The court below entered judgment for the defendant for want of a sufficient reply by plaintiff to the new matter set up in the affidavit of defense.
We do not think this was a case for a summary judgment for either plaintiff or defendant. See Pyles v. Bosler, 308 Pa. 297, 162 A. 286.
The denial of compliance by the plaintiff with the requirement of the policy as to proofs of death was sufficient to prevent judgment for the plaintiff for want of a sufficient affidavit of defense.
On the other hand, in order to secure a judgment for the defendant on the new matter set up in the affidavit of defense under the Act of April 22, 1929, P.L. 627, the averments must be as specific as in a plaintiff's statement: Colonial Securities Co. v. Levy, 302 Pa. 329, 153 A. 553. The defendant should have definitely and specifically averred the amount of the loan on, or indebtedness against, the policy; whether anything had been paid on account of its principal or interest; the amount of any outstanding dividend additions to the policy; and set forth by specific reference to the provisions of the policy the rights accruing to the insured or his beneficiary under those provisions, as applied to the facts averred. In the absence of such specific averments there is no basis of fact in the affidavit for the conclusion contained in the new matter that the policy "automatically continued as extended term insurance in the sum of $1,684 for 253 days from March 24, 1933, or until December 2, 1933, after which the said policy had no value." The affidavit of defense nowhere sets forth the indebtedness (principal and interest) due the insurance company when default was made in the payment of the premium due March 24, 1933 or three months thereafter. As interest is demandable only at the end of each policy year, the alleged indebtedness should be separated into principal and interest, so that the appropriate provisions of the policy can be applied to the facts.
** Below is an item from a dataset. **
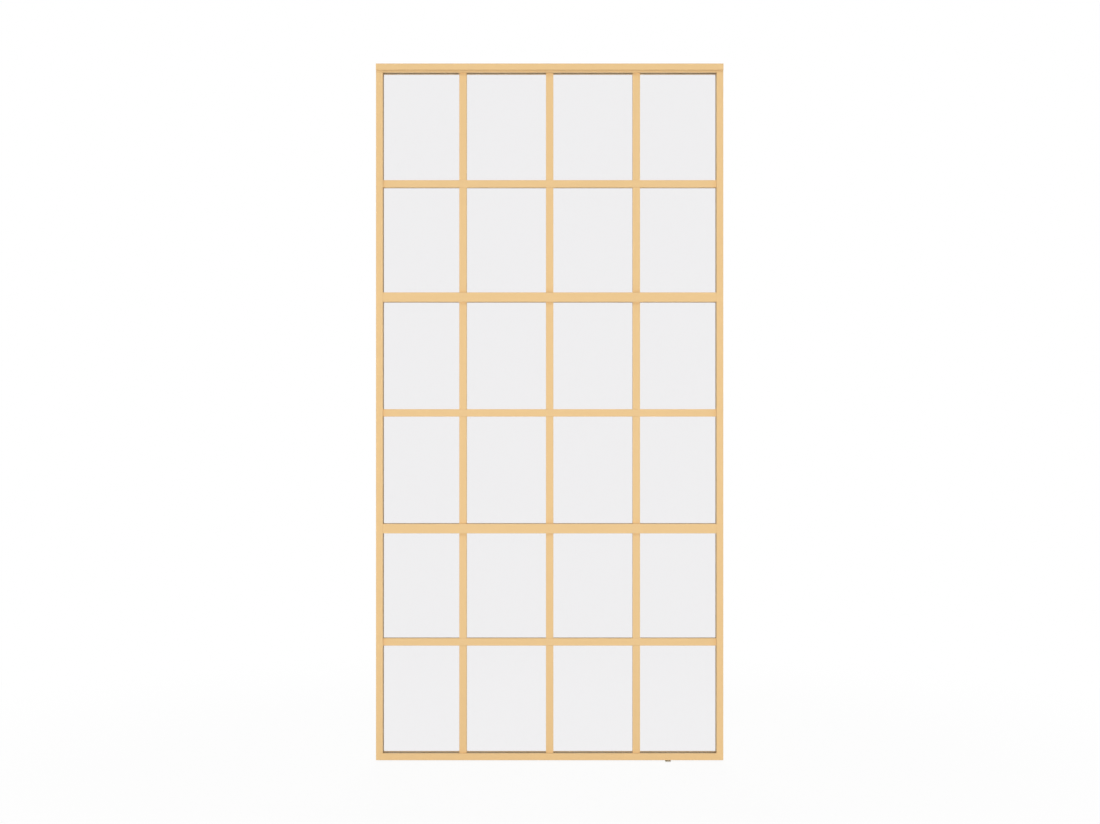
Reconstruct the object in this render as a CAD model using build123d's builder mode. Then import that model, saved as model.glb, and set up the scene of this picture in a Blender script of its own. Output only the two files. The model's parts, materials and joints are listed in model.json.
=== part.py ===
"""A glazed sliding door: a slim aluminium leaf that rolls under a short head rail.

Millimetres. X runs along the head rail, towards the side that the leaf opens to. Y runs from front to back.
Z is up. The origin is on the floor, below the middle of the closed leaf. The leaf is drawn closed.
"""

import os

from build123d import *

# The leaf as a whole
leaf_width = 1025.0
leaf_height = 2050.0
leaf_depth = 40.0
floor_gap = 6.0
travel = 700.0

# Aluminium sections of the leaf
face_width = 20.0
mid_rail_face = 28.0
section_wall = 1.8
inner_wall = 1.5
edge_chamfer = 0.5

# Glass, and how it is held
glass_thickness = 6.0
glass_bite = 5.3
pocket_width = 13.0
pocket_depth = 8.5
top_pocket_depth = 6.0
gasket_recess = 0.5
gasket_slope = 0.6
gasket_height = 4.5
setting_block_length = 60.0
setting_block_width = 10.0
setting_block_inset = 130.0

# Glazing bars on both faces of the glass
panes_across = 4
bar_width = 22.0
bar_thickness = 7.0
bar_edge_chamfer = 0.5
halving_clearance = 0.1
outer_row_shift = 3.0

# Running rail, along the top of the leaf
slot_width = 10.0
lip_thickness = 1.9
end_cover_thickness = 1.5
end_cover_spigot = 1.8
spigot_clearance = 0.15

# Wheels and axles
wheel_diameter = 10.0
wheel_width = 10.0
axle_set_in = 0.6
running_gap = 0.3
wheel_side_gap = 1.0
axle_diameter = 4.0
axle_running_clearance = 0.03
fit_clearance = 0.02
bush_wall = 1.0

# Roller hangers
hanger_length = 44.0
hanger_plate = 3.0
hanger_corner_chamfer = 4.0
hanger_head_width = 7.0
axle_spacing = 30.0
guide_shoe_clearance = 0.4
hanger_screw_diameter = 4.0
hanger_screw_length = 6.0
hanger_hole_spare = 0.3

# Head rail
head_wall = 3.0
head_web = 2.5
head_flange = 18.6
head_side_gap = 3.0
head_top_gap = 2.5
head_edge_chamfer = 0.6
countersink_diameter = 9.0
countersink_angle = 90.0
fixing_hole_diameter = 5.0
fixing_spacing_x = 640.0
fixing_spacing_y = 28.0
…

It is not apparent to us from the facts set forth in the statement of claim and affidavit of defense, in connection with the provisions of the policy itself, how the calculation presented by the defendant in the eleventh paragraph of the affidavit of defense is arrived at. It cannot be obtained without resorting to facts, figures or data not before us in the record; and this may not be done in entering a summary judgment on the pleadings: Cain v. Crow, 114 Pa. Super. 567, 174 A. 589.
In this connection we call attention to the very recent decision of this court in Roeser v. National Life Ins. Co., 115 Pa. Super. 409, 175 A. 887, which may be pertinent when the facts are presented.
The judgment is reversed with a procedendo.